Why I switched the cheap default to Gemini
If you build with Claude, you probably default to Haiku for cheap, high-volume background work. I did the same for an image-transcription feature in my Bluesky tooling: Haiku 4.5 for routine scanning, Opus 4.7 for interactive. Both Anthropic.
| alias | latency | $/image | chord-token recall |
|---|---|---|---|
gemini-2.5-flash-lite |
~8s | $0.001 | 95% |
gemini-2.5-flash |
~10s | $0.003 | 100% |
gemini-3.5-flash |
~10s | $0.014 | 100% |
claude-haiku-4-5 |
~7s | $0.008 | 18% |
claude-opus-4-7 |
~20s | $0.12 | 91% |
Gemini 2.5 Flash-Lite — Google's cheapest production model at $0.10/$0.40 per million tokens — recalled 21 of 22 chord tokens from a dense chord-detection table. Haiku at eight times the cost recalled 4 of 22.

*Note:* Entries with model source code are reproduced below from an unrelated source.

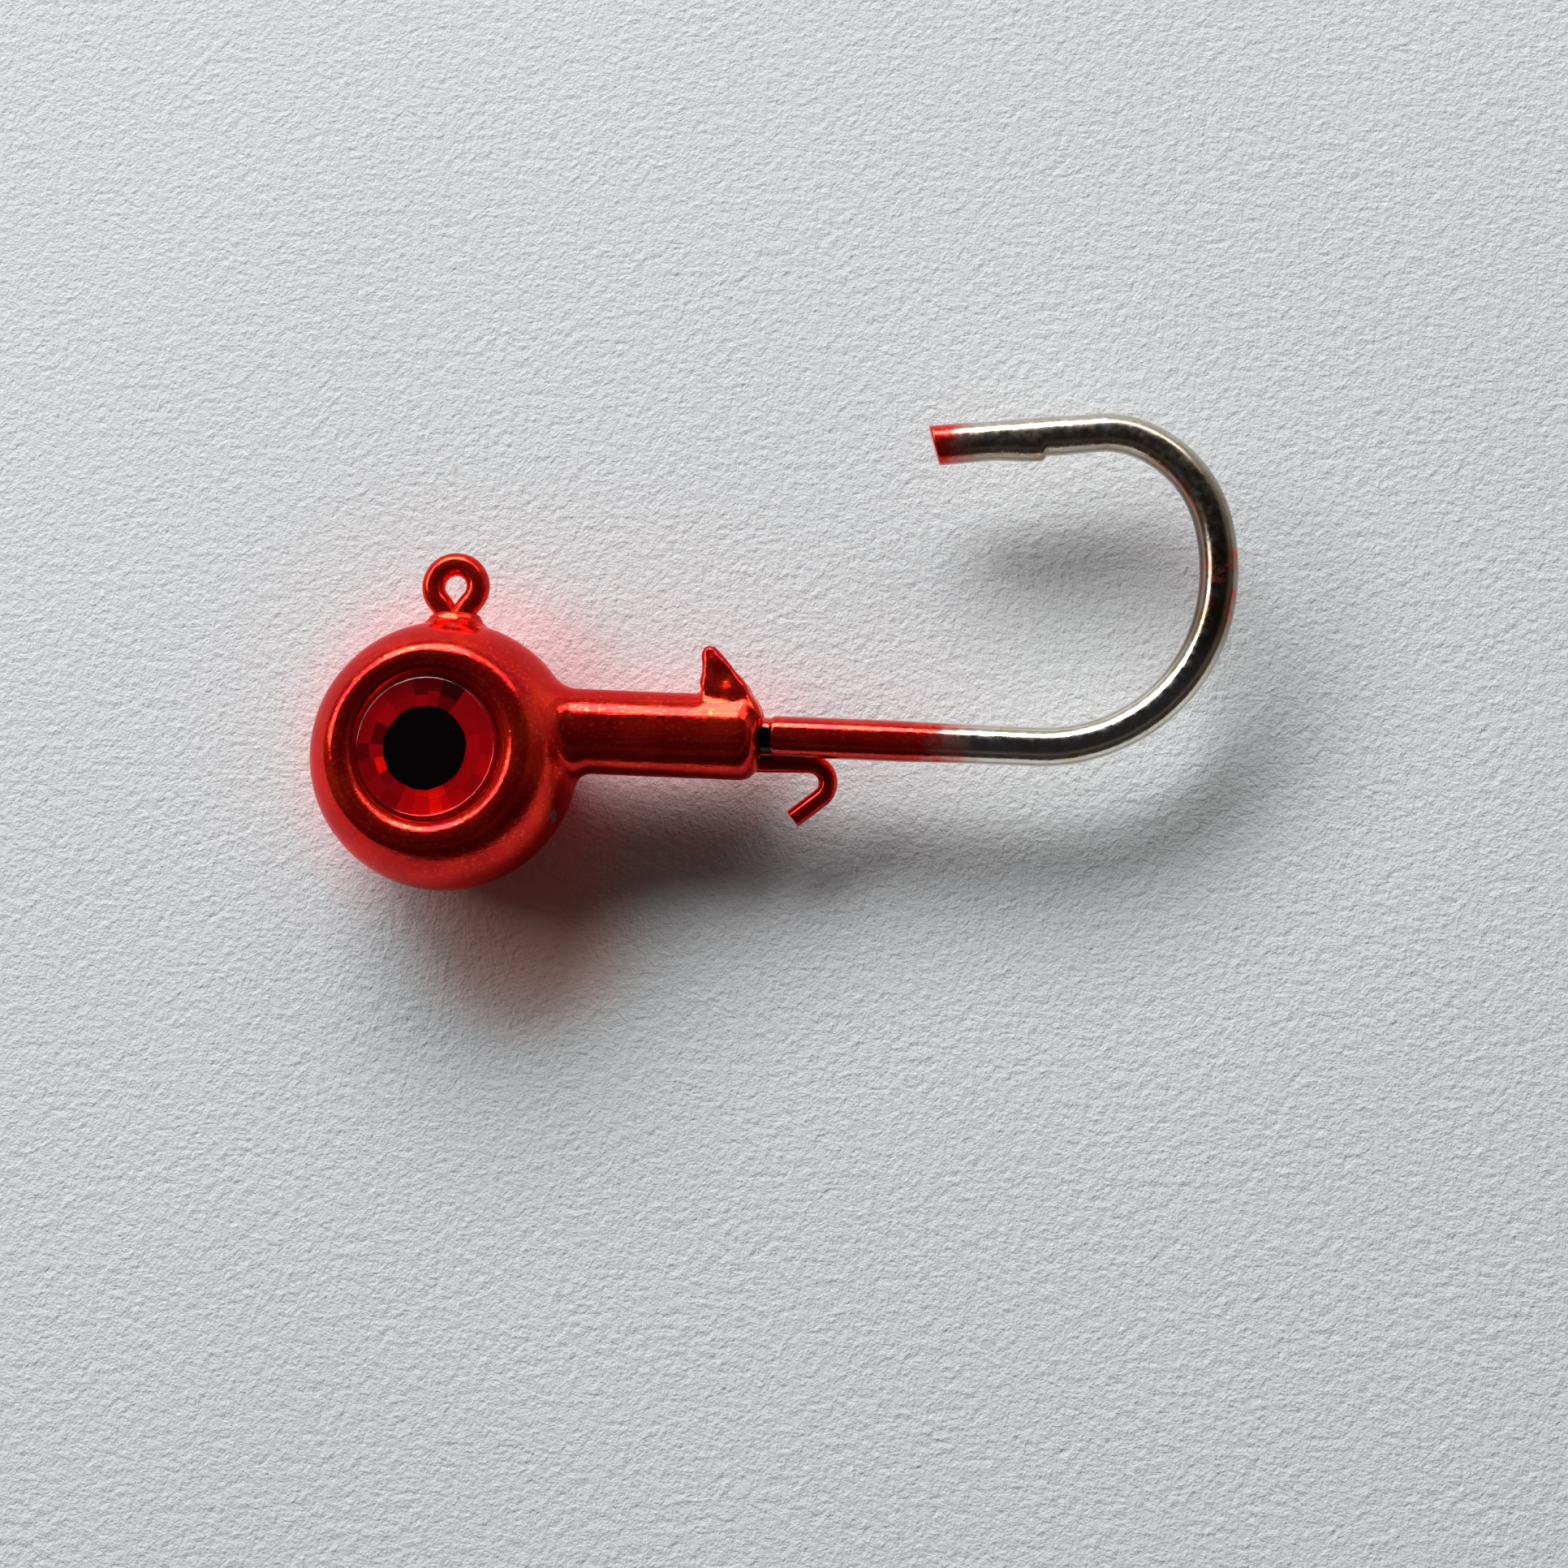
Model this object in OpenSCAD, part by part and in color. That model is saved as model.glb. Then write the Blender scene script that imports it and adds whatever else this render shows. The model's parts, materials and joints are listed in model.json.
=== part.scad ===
// Ball-headed fishing jig: a lead head cast round a heavy hook and a thin wire form,
// with an eye set into each side. The jig lies on its side: the plane of the hook is
// level, the head rests on the rim of its lower eye socket, and the origin is the centre
// of that rim. +X runs from the head to the bend of the hook, +Y towards the line tie and
// the hook's point, and +Z is up.

/* [Head] */
// Diameter of the ball
ball_d = 9.95; // [9.8:0.05:10.4]
// Radius of the rounded lip round each eye socket
lip_r = 1.05; // [0.9:0.05:1.2]
// Outer radius of the flat land on the lip
land_outer_r = 3.5; // [3.4:0.05:3.55]
// Inner radius of the flat land on the lip
land_inner_r = 3.05; // [3.0:0.05:3.15]
// Radius of each eye socket
socket_r = 2.75; // [2.7:0.05:2.85]
// Depth of each eye socket below the land
socket_depth = 0.75; // [0.7:0.05:0.8]
// Depth of the bevel between the land and the socket wall
bevel_depth = 0.3; // [0.2:0.05:0.4]

/* [Collar] */
// Diameter of the bait collar
collar_d = 3.1; // [3.0:0.02:3.3]
// Distance from the ball's centre to the collar's free end
collar_end = 11.7; // [11.5:0.1:12.4]
// Radius of the rounded edge at the collar's free end
collar_round = 0.65; // [0.4:0.05:0.8]
// How far the collar's axis runs below the shank's
collar_drop = 0.11; // [0:0.01:0.12]
// Radius of the fillet between the ball and the collar
flare_r = 0.6; // [0.4:0.05:0.8]
// Height of the barb's tip above the ball's centre
barb_tip_y = 3.98; // [3.9:0.02:4.3]
// Thickness of the barb at the collar
barb_base_w = 1.5; // [1.2:0.1:1.8]
// Thickness of the barb at its tip
barb_tip_w = 0.5; // [0.4:0.05:0.8]

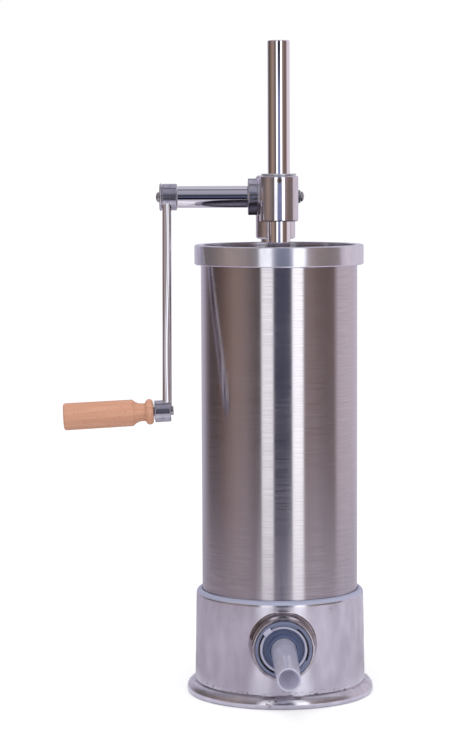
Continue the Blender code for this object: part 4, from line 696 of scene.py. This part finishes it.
print("rack and piston made")


# Crank shaft, its end screws, and the arm with its two hubs

crank = {"shaftRadius": 10.0, "shoulder": -28.0, "shaftLeft": -92.3, "journal": 7.0, "end": 5.0,
         "step": 8.7, "right": 18.4, "square": 4.5, "squareHole": 4.8, "squareLeft": -105.8,
         "hubLeft": -106.3, "hubRight": -92.6, "hubRadius": 12.15, "hubRound": 0.8,
         "armX": -101.9, "armThick": 8.2, "armWide": 16.5, "armRound": 3.9, "armRows": 40,
         "armLength": (gripPlace - crankPlace).yz.length / mm, "crestSwing": 1.3,
         "gripHubRadius": 9.75, "gripHubLength": 14.3, "gripHubRound": 0.9, "boltHole": 4.3,
         "rightScrewHole": 2.8, "leftScrewHole": 3.3}
square, squareHole, armLength = crank["square"], crank["squareHole"], crank["armLength"]
shaftShape = turned(crank, [
    (0.0, "right"), ("end", "right", 0.4), ("end", "step"), ("journal", "step"),
    ("journal", "shoulder"), ("shaftRadius", "shoulder", 0.4), ("shaftRadius", "shaftLeft", 0.3),
    (0.0, "shaftLeft")], 128)
squareEnd = block((-square, -square, crank["squareLeft"]),
                  (square, square, crank["shaftLeft"] + 5.0))
screwHoles = [prism(32, crank["rightScrewHole"], 10.0, 20.0),
              prism(32, crank["leftScrewHole"], -110.0, -94.0)]
shaftShape = combined(shaftShape, joins=[squareEnd], cuts=screwHoles)
addPiece("shaft_bar", shaftShape, crankFrame, chromeLook, "crank", "crank_shaft")

halfThick, halfWide = crank["armThick"] / 2, crank["armWide"] / 2
armShape = block((crank["armX"] - halfThick, -halfWide, -armLength),
                 (crank["armX"] + halfThick, halfWide, 0.0), crank["armRound"], 6)
# the bar is hand ground: its front crest runs right of the middle above, and left of it below
for row in range(1, crank["armRows"]):
    bmesh.ops.bisect_plane(
        armShape, geom=armShape.verts[:] + armShape.edges[:] + armShape.faces[:],
        plane_co=(0.0, 0.0, -armLength * mm * row / crank["armRows"]), plane_no=(0, 0, 1))
for vert in armShape.verts:
    aside = (vert.co.x / mm - crank["armX"]) / halfThick
    front = (-vert.co.y / mm - halfWide + crank["armRound"]) / crank["armRound"]
    swing = sin(2 * pi * (-vert.co.z / mm) / armLength) * min(1.0, max(0.0, front))
    vert.co.x += crank["crestSwing"] * swing * max(0.0, 1.0 - aside ** 2) * mm
toGrip = leanFrame.inverted() @ gripFrame


def hub(radius, low, high, rounding, steps, place):
    return moved(turned(crank, [(0.0, low), (radius, low, rounding), (radius, high, rounding),
                                (0.0, high)], steps), place)


def upperHub():
    return hub("hubRadius", "hubLeft", "hubRight", "hubRound", 128, quarterTurn('Y'))


def lowerHub():
    half = crank["gripHubLength"] / 2
    return hub("gripHubRadius", -half, half, "gripHubRound", 96, toGrip)


squareWay = block((crank["hubLeft"] - 2.0, -squareHole, -squareHole),
                  (crank["hubRight"] + 2.0, squareHole, squareHole))
boltWay = moved(prism(32, crank["boltHole"], -12.0, 12.0), toGrip)
for name, shape, cuts, metal in (("arm_bar", armShape, [upperHub(), lowerHub()], chromeLook),
                                 ("hub_upper", upperHub(), [squareWay], hubMetal),
                                 ("hub_lower", lowerHub(), [boltWay], hubMetal)):
    addPiece(name, combined(shape, cuts=cuts), leanFrame, metal, "crank", "crank_arm")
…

Haiku wasn't failing to read the image. It was failing to transcribe it. Asked to "preserve structure (tables, columns, ordered lists)," Haiku returned a prose summary with "Sample entries:" and gave up on the rest of the table. The Gemini models — including Lite — copied it out row by row. The gap wasn't OCR capability; it was instruction-following.
Acting on the result needed software work first. Gemini 3.5 Flash, announced at Google I/O on May 19 — four days before this conversation — was unknown to my tooling. The local Gemini library was three months old, missing the new model and a recent API parameter, thinking_level, that controls how much output budget the model spends on internal reasoning. Default is medium, which silently consumes tokens. A max_output_tokens=1000 call returned 160 characters of truncated output and finishReason: MAX_TOKENS — no error.
Two PRs fixed it. One updated the library: added gemini-3.5-flash, threaded thinking_level through (silently dropped for older models that 400 on it), rewrote the model docs to May 2026 reality. The other added five model choices to the bsky image transcriber — three Gemini, two Anthropic — and made gemini-2.5-flash-lite the routine default. 3.5 Flash is in the list too, but Lite is fourteen times cheaper for one less correct token out of 22.